Up to 1.5 million small UK firms could benefit from proposed changes to the accounting rules after EU ministers reached a new agreement earlier this week.
During a meeting in Brussels, business ministers from across the EU agreed that simpler accounting rules were needed to reduce the amount of red tape for small businesses.
It is thought that the proposals, which include simplifying the profit and loss account and balance sheet reporting requirements, could potentially save firms between £150 million and £300 million per year in reduced administrative costs.
Under the agreement a new category of companies called ‘micro-entities’ will be introduced.

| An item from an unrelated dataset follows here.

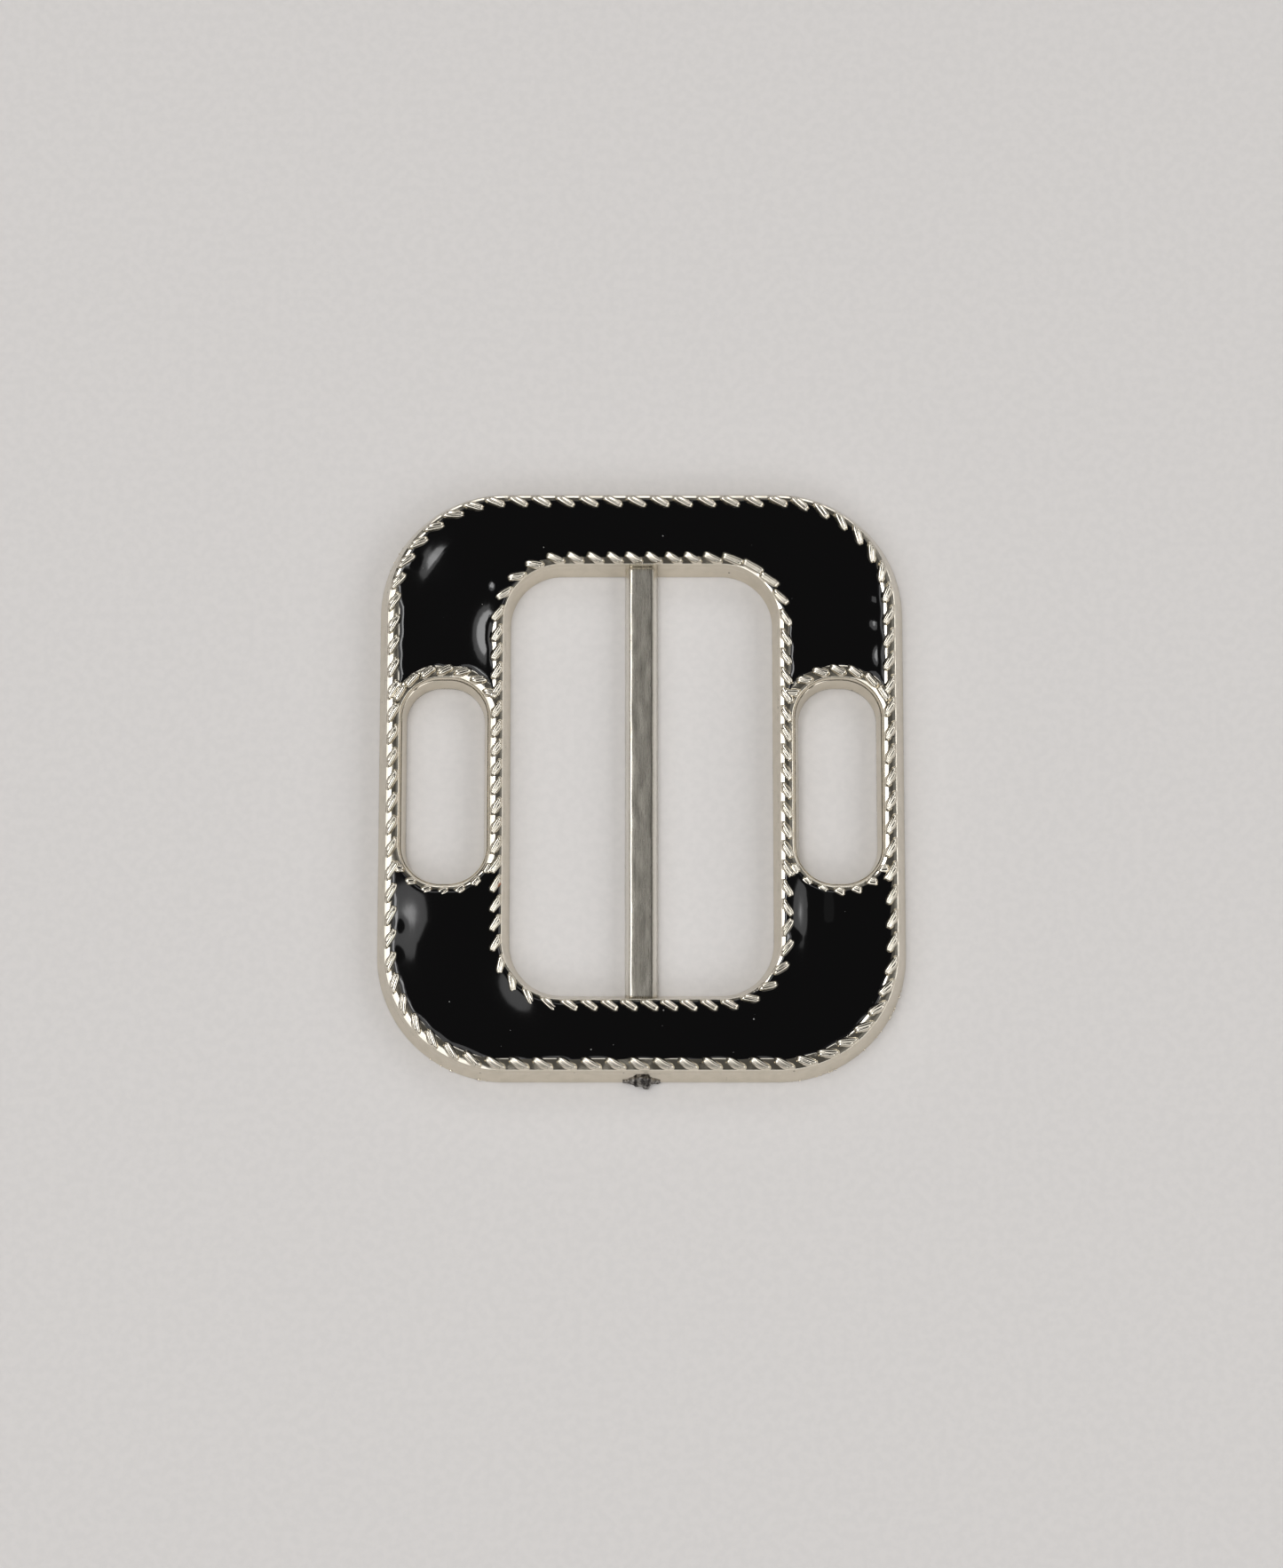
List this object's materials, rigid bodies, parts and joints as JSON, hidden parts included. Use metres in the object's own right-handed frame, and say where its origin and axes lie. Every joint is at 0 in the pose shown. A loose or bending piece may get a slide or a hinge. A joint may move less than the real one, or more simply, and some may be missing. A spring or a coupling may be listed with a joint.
{
  "type": "buckle slider",
  "caption": "Flat rounded frame slider that a belt or strap threads through, with a centre bar, two side slots, rope-pattern edges and glossy black enamel panels.",
  "frame": {"origin": "centre of the window on the back face, at the middle of the centre bar's underside", "axes": "+Z out of the decorated face, +Y along the slider's long side and its centre bar (the broken gate is at -Y), +X across the bar, along the direction the strap runs"},
  "size_m": [0.0476, 0.055, 0.003],
  "materials": {
    "plated_frame": "bright silver-coloured plating on a die-cast body",
    "plated_ribs": "bright silver-coloured plating",
    "brushed_bar": "satin plating with streaks along the bar",
    "black_enamel": "high-gloss poured enamel",
    "broken_gate": "rough, dull broken metal"
  },
  "bodies": {
    "root": {"frame": "plated_frame", "centre_bar": "brushed_bar", "outer_rope_border": "plated_ribs", "window_rope_border": "plated_ribs", "left_slot_rope_border": "plated_ribs", "right_slot_rope_border": "plated_ribs", "upper_enamel": "black_enamel", "lower_enamel": "black_enamel", "gate_stub": "broken_gate"}
  },
  "joints": []
}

To be defined as a ‘micro-entity’ the company must not exceed the limits of two of the following three criteria: a balance sheet total of €250,000, a net turnover of €500,000 and an average number of 10 employees during the financial year in question.
Business Minister Ed Davey welcomed the decision, describing small firms as the ‘backbone of the British economy.’

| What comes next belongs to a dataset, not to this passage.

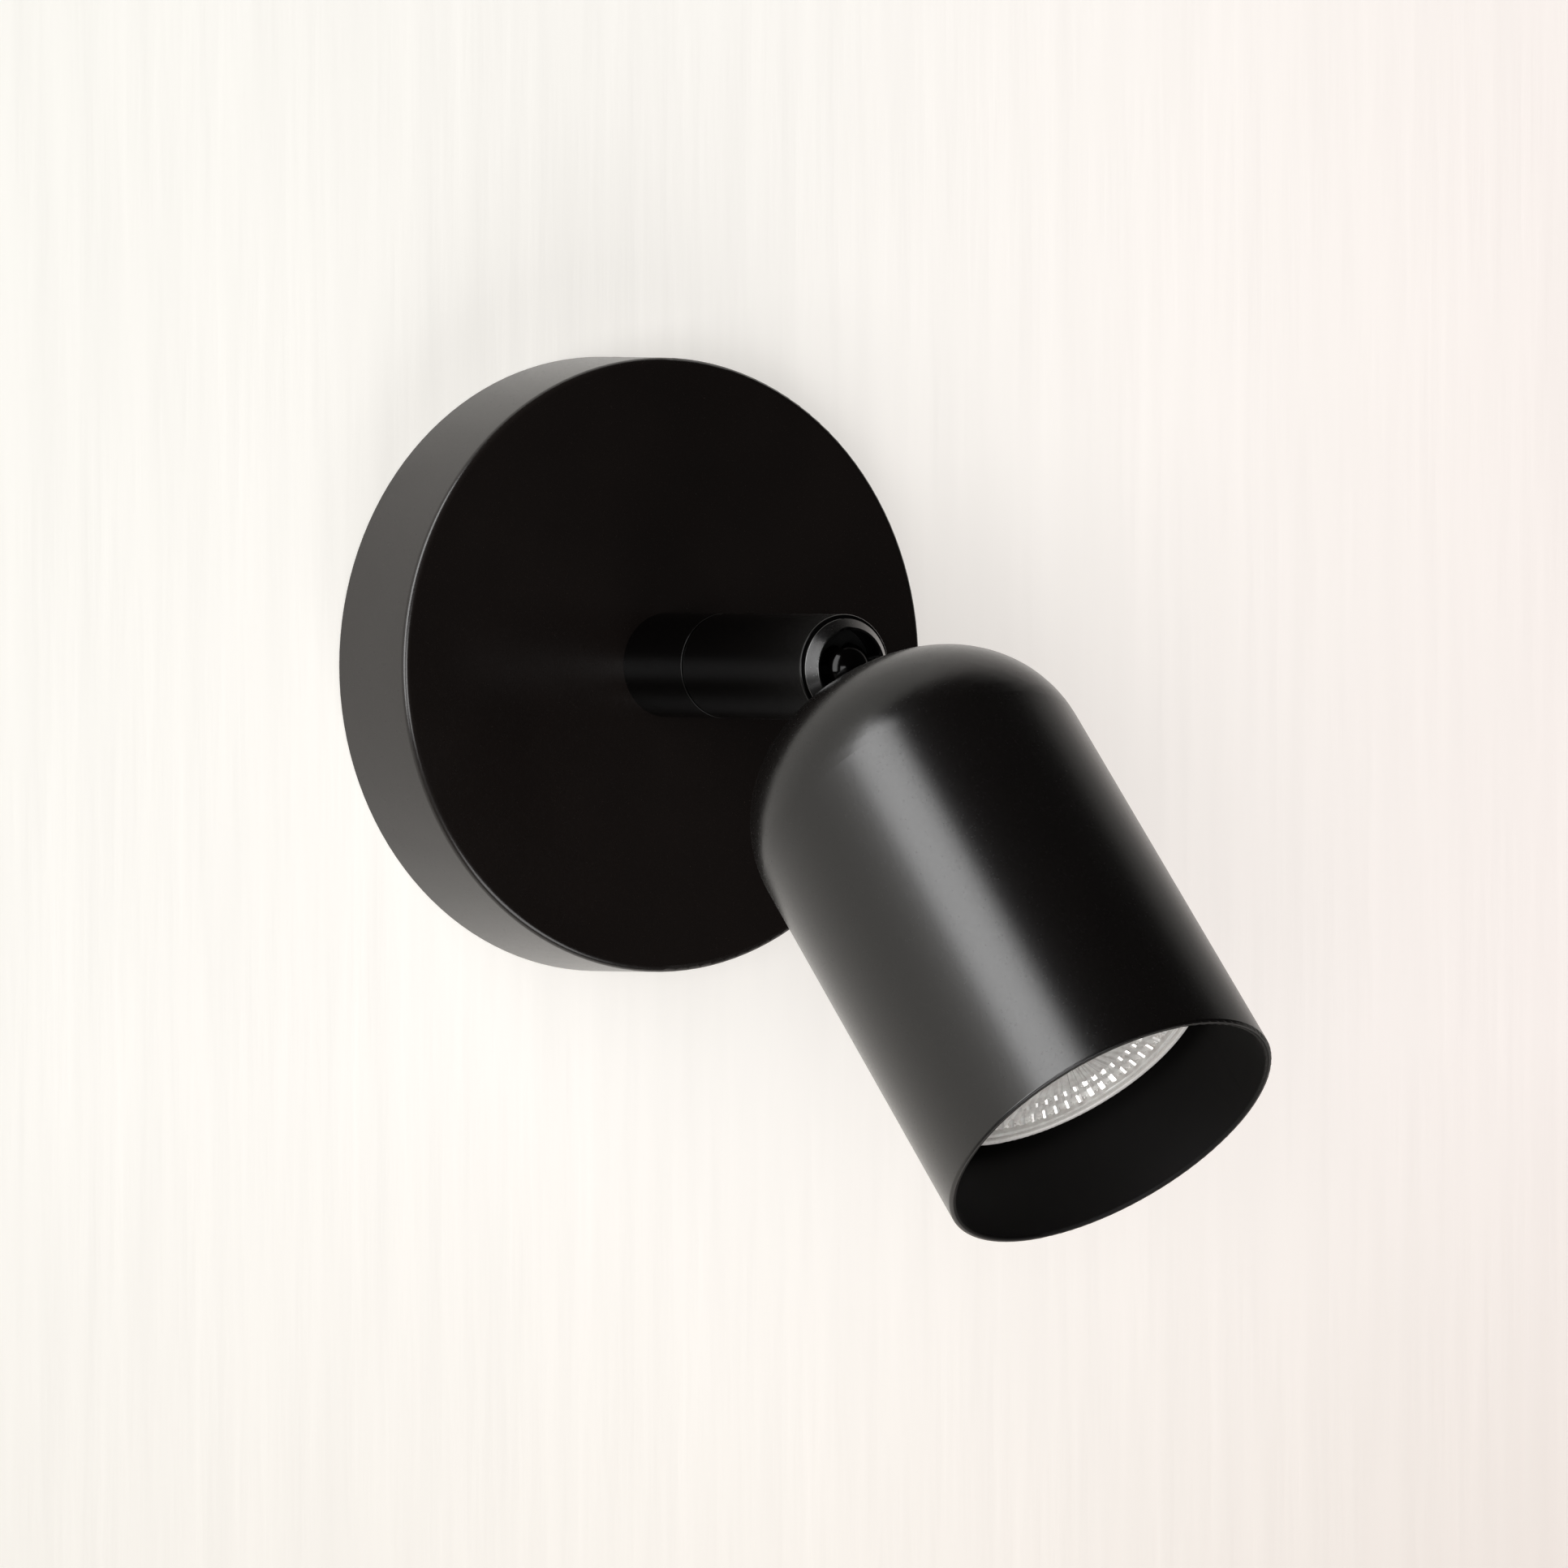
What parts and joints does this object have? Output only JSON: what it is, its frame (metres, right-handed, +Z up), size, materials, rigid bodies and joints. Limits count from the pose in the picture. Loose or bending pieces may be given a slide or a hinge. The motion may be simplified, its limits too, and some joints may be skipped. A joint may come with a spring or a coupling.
{
  "type": "pivoting spotlight wall light",
  "caption": "Wall spotlight: round canopy, short turning arm and a domed tubular shade on a tilting knuckle, holding a twist-in reflector lamp recessed behind an open mouth.",
  "frame": {"origin": "centre of the canopy's back, on the wall, midway between the two wall slots", "axes": "+Z up along the wall, -Y out of the wall along the arm, +X to the right when facing the wall"},
  "size_m": [0.1036, 0.1558, 0.1432],
  "materials": {
    "black_paint": "satin black powder coat",
    "black_gloss": "black lacquer, a little glossier than the shade",
    "zinc_steel": "bright zinc plate",
    "spring_steel": "plain spring steel",
    "brass": "machined brass",
    "nickel": "nickel plate",
    "white_plastic": "moulded thermoplastic",
    "black_plastic": "moulded nylon",
    "ceramic": "unglazed steatite",
    "lamp_white": "white moulded lamp housing",
    "lamp_grey": "light grey ring round the lens",
    "lens_clear": "clear ribbed optical plastic",
    "board_white": "white solder mask",
    "board_green": "green solder mask",
    "led_yellow": "phosphor",
    "lead_insulation": "silicone-insulated leads: brown, blue and green-yellow"
  },
  "bodies": {
    "base": {"canopy": "black_paint", "wall_bracket": "zinc_steel", "canopy_screws": "black_gloss", "terminal_block": "white_plastic", "terminal_sleeves": "brass", "terminal_screws": "zinc_steel", "terminal_block_screw": "zinc_steel", "earth_tag": "nickel", "earth_screw": "brass", "arm_nipple": "zinc_steel", "nipple_nut": "zinc_steel", "nipple_washer": "spring_steel", "cable_bush": "black_plastic", "arm_foot": "black_gloss", "swivel_core": "brass", "swivel_washer": "black_plastic", "swivel_stop_pin": "spring_steel", "swivel_spring_washer": "spring_steel", "swivel_clip": "spring_steel", "canopy_leads": "lead_insulation", "earth_lead": "lead_insulation"},
    "arm": {"arm_tube": "black_gloss", "joint_cup": "black_gloss", "spring_seat": "brass", "disc_springs": "spring_steel", "pressure_shoe": "black_plastic", "pivot_pins": "black_gloss", "arm_leads": "lead_insulation"},
    "head": {"tilt_knuckle": "black_gloss", "shade": "black_paint", "shade_washer": "zinc_steel", "lampholder_strap": "zinc_steel", "shank_earth_tag": "nickel", "shank_washer": "spring_steel", "shank_nut": "zinc_steel", "lampholder": "ceramic", "lampholder_back": "ceramic", "lampholder_contacts": "nickel", "lampholder_screws": "zinc_steel", "lampholder_nuts": "zinc_steel", "head_leads": "lead_insulation"},
    "lamp": {"lamp_base": "lamp_white", "lamp_pins": "nickel", "lamp_body": "lamp_white", "lamp_driver": "board_green", "lamp_led_board": "board_white", "lamp_leds": "led_yellow", "lamp_lens": "lens_clear", "lamp_bezel": "lamp_grey"}
  },
  "joints": [
    {"name": "arm_swivel", "type": "hinge", "parent": "base", "child": "arm", "pos_m": [0, -0.038, 0], "axis": [0, -1, 0], "range_deg": [-172.8, 157.2]},
    {"name": "head_tilt", "type": "hinge", "parent": "arm", "child": "head", "pos_m": [0, -0.0729, 0], "axis": [-0.9907, 0, -0.1357], "range_deg": [-2, 102.8]},
    {"name": "lamp_twist", "type": "hinge", "parent": "head", "child": "lamp", "pos_m": [0.00523, -0.10477, -0.03817], "axis": [0.1046, -0.6374, -0.7634], "range_deg": [0, 40]}
  ]
}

‘This is a significant step in reducing red tape and a clear signal that we will take action to stop our smallest companies being held back by excessive regulation,’ he said.
‘I believe this shows what can be achieved by a positive and constructive engagement with the European Union – the first ever exemption for micro-entities from an existing EU directive. We now need to build on this breakthrough and I hope that further improvements can be agreed before the proposal becomes law.’